What nearly every chain (save Jollibee, which maintains a dominant position in the Philippines) profiled in this article has done over the last four years has been to carve out a growing, profitable niche in the shadow of titans such as McDonald’s, KFC, or Domino’s Pizza. While much of the analysis has centred on emerging markets, this process can be seen in more mature markets as well—in Sweden, hamburger chain Max has prospered alongside McDonald’s with a focus on local sourcing, health and wellness, and sustainability. The chain proudly promotes its 100% Swedish beef, low-fat and gluten-free items, and publishes the carbon footprint of all of its products, going so far as to note that consumers should consider limiting their consumption of high-carbon beef products in favor of chicken or fish. In the process, the chain has created a strong bond of trust with its Swedish consumer base, who remain among the most environmentally-conscious in the world.

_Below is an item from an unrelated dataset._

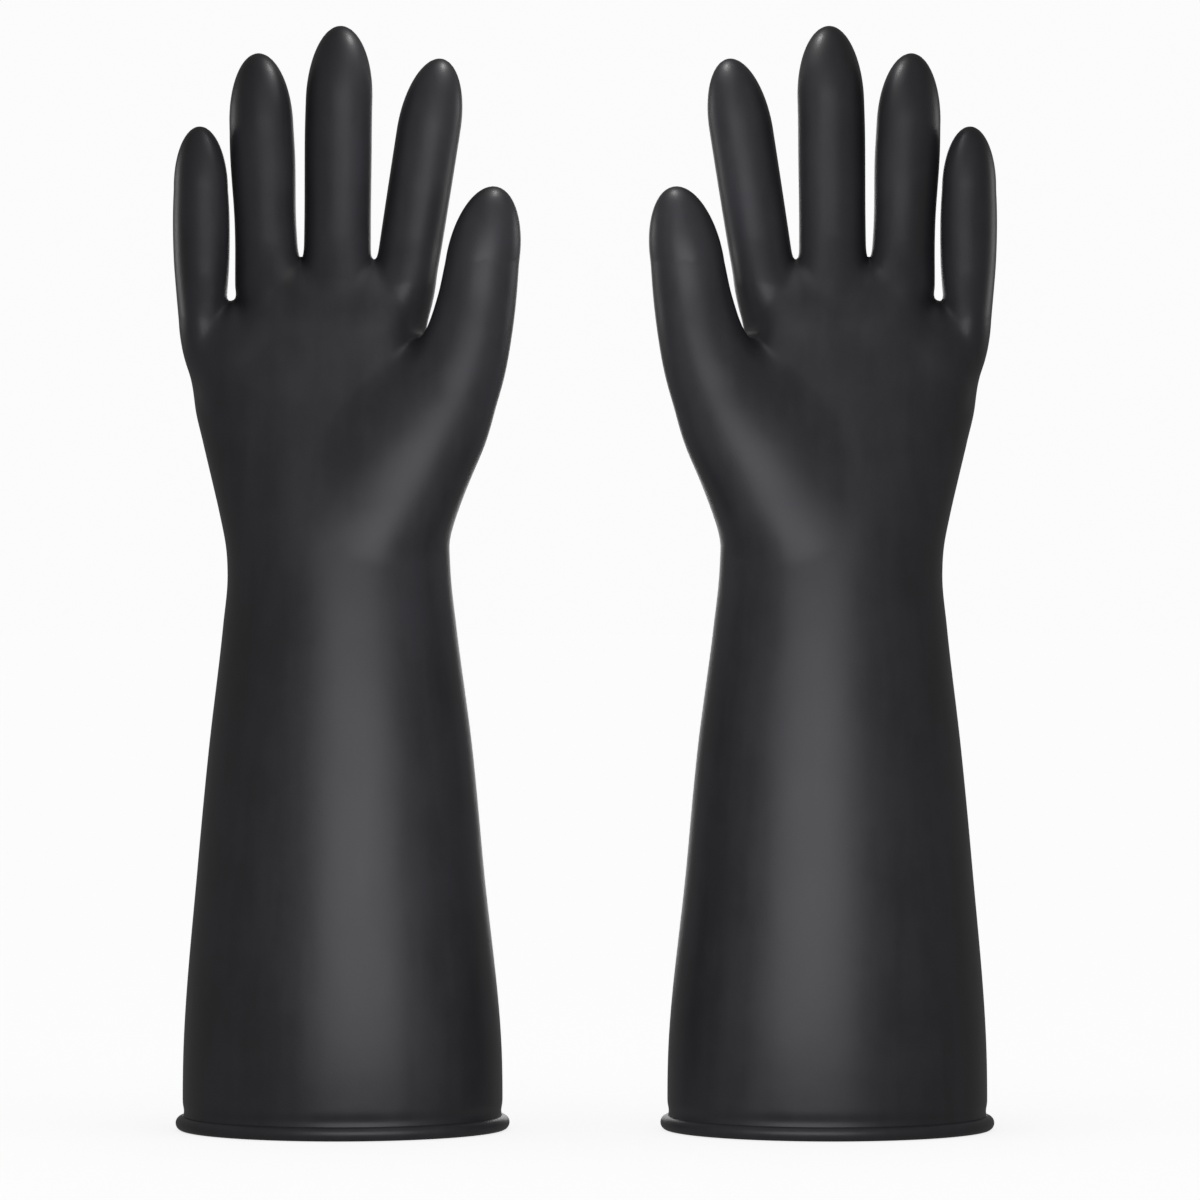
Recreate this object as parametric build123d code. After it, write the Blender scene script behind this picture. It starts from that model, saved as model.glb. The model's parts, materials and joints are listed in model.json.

Likewise, the presence of both Domino’s Pizza and Pizza Hut in Australia has not prevented the emergence of Eagle Boys Dial-a-Pizza, a local chain which has enjoyed remarkable expansion—sales have doubled in the last four years—largely through a focus on smaller, more isolated towns and rural areas long neglected by major chains. This strategy has helped to build a loyal following and strong sales despite virtually no presence in major cities—the chain operates no outlets in Melbourne, for instance, and only recently opened up in Sydney. While Eagle Boys has shifted its attention in recent years, looking to build a presence in larger cities and looking to capitalize on the “gourmet pizza” trend currently sweeping Australia, its core strategy—value-priced delivery in out of the way locations—remains largely the same.